We cannot permit the nation to seek a false social serenity by sacrificing the human rights and needs of millions of its citizens. We must make it clear that we will not permit such a false peace to exist but will create and conduct a wide variety of actions constantly, so that social calm will not prevail until our demands have been met.

We must make it clear that if reaction can win by creating discord in the community, peace cannot be found by abandoning our rights to reaction because we shall not be quiet, polite, or content until justice is firmly in our hands.

We must make it clear that democracy cannot be mutilated while we sit by passively, silently, and submissively.

To this end, I intend to call for marches on the political conventions of both major parties, Democratic and Republican. The Negro people must stand up before these conventions and say to the nation and the world, "We want to be free now."

The concrete demands and just grievances of the Negro people presented as they march before these conventions is a weapon that will circle the globe as a moral missile.

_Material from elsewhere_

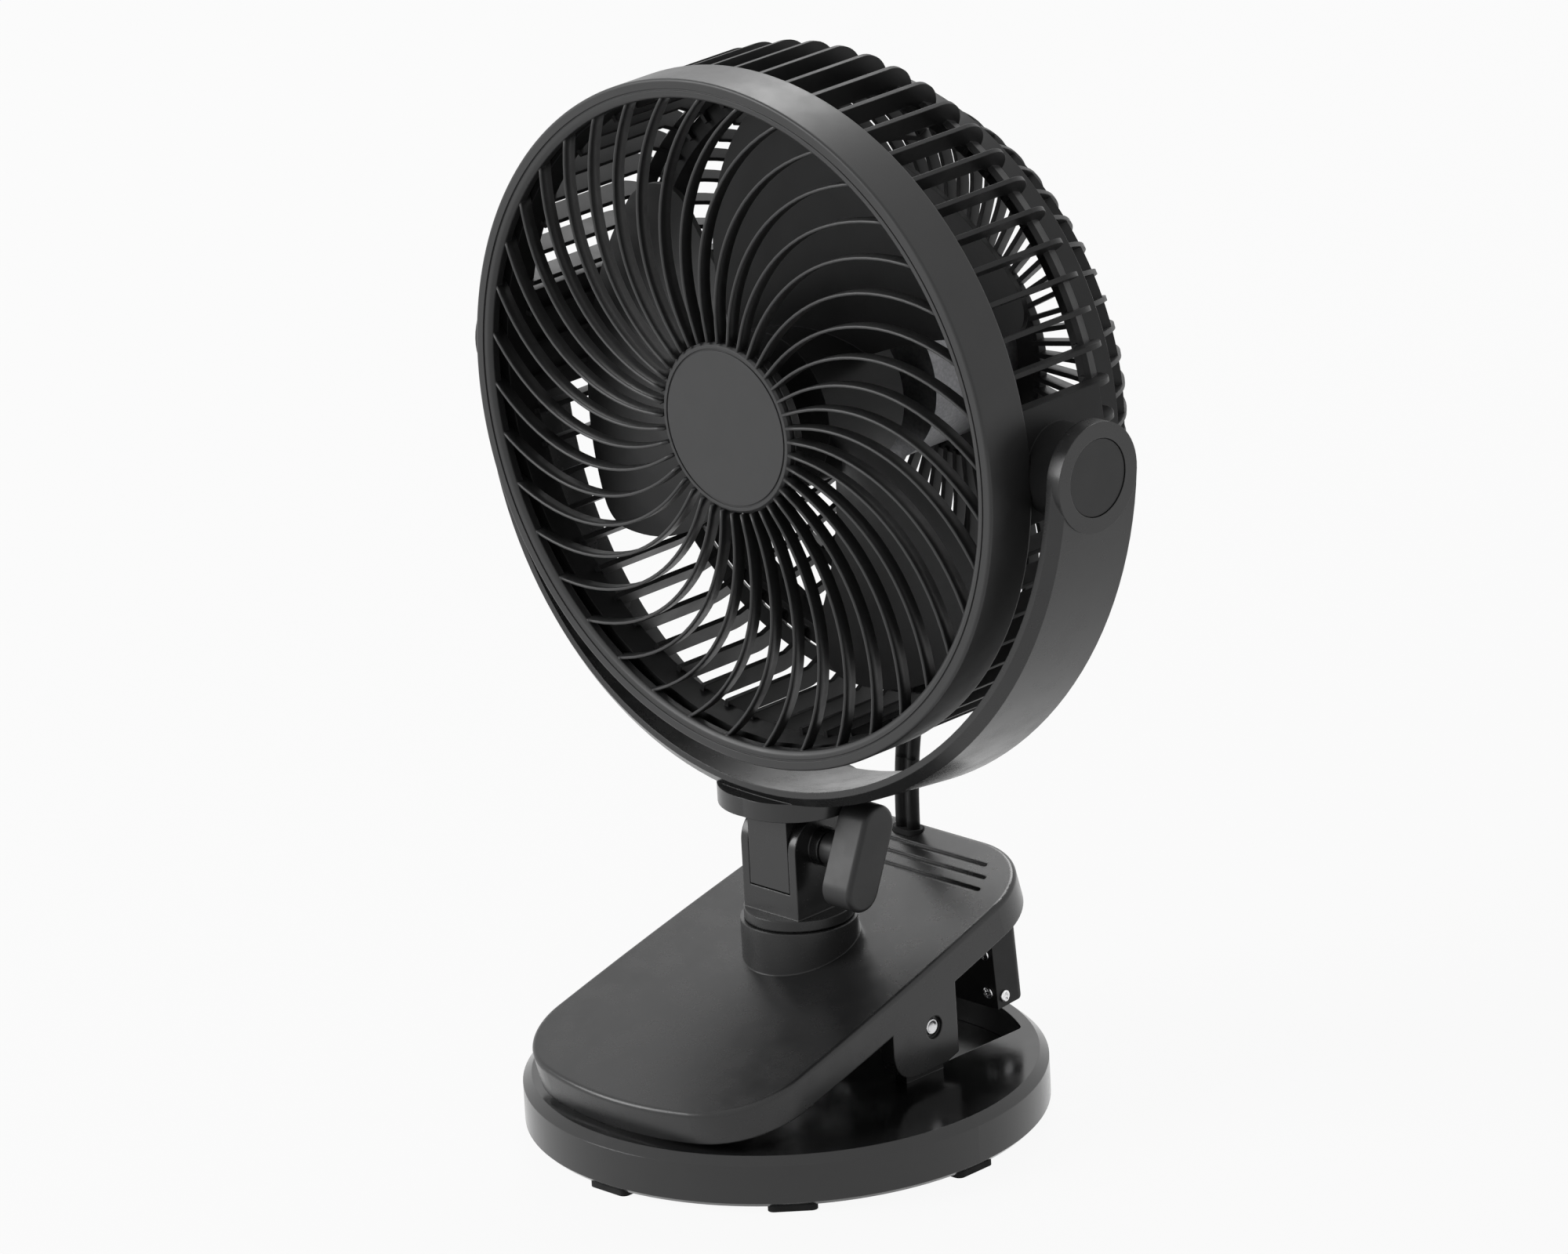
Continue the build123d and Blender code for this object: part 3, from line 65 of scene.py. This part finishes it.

Such a project, the first of its kind in American political history, will mobilize the power and resistance within the people and will demonstrate that the Negro is aware that he holds the balance of power in many key states. It will give the parties and candidates clear warning that we intend to use our ballots to support only those forces that will take a firm and unequivocal stand for justice now.

Our marching will furnish clear warning that if rash promises are not kept we will march again and again to state capitals and to the nation's capital.

We are challenged to demonstrate that when we are contemptuously brushed aside we will retaliate. We are challenged to prove that when political leaders and parties yield to reactionary pressures we, too, have the will, the determination, and the capacity to inflict penalties politically. We are challenged to prove that Negro interests cannot be dismissed or ignored with impunity.

We can meet these challenges by marching at the conventions to declare to the nation and the world that we shall never, never relax our pressure until full freedom is won.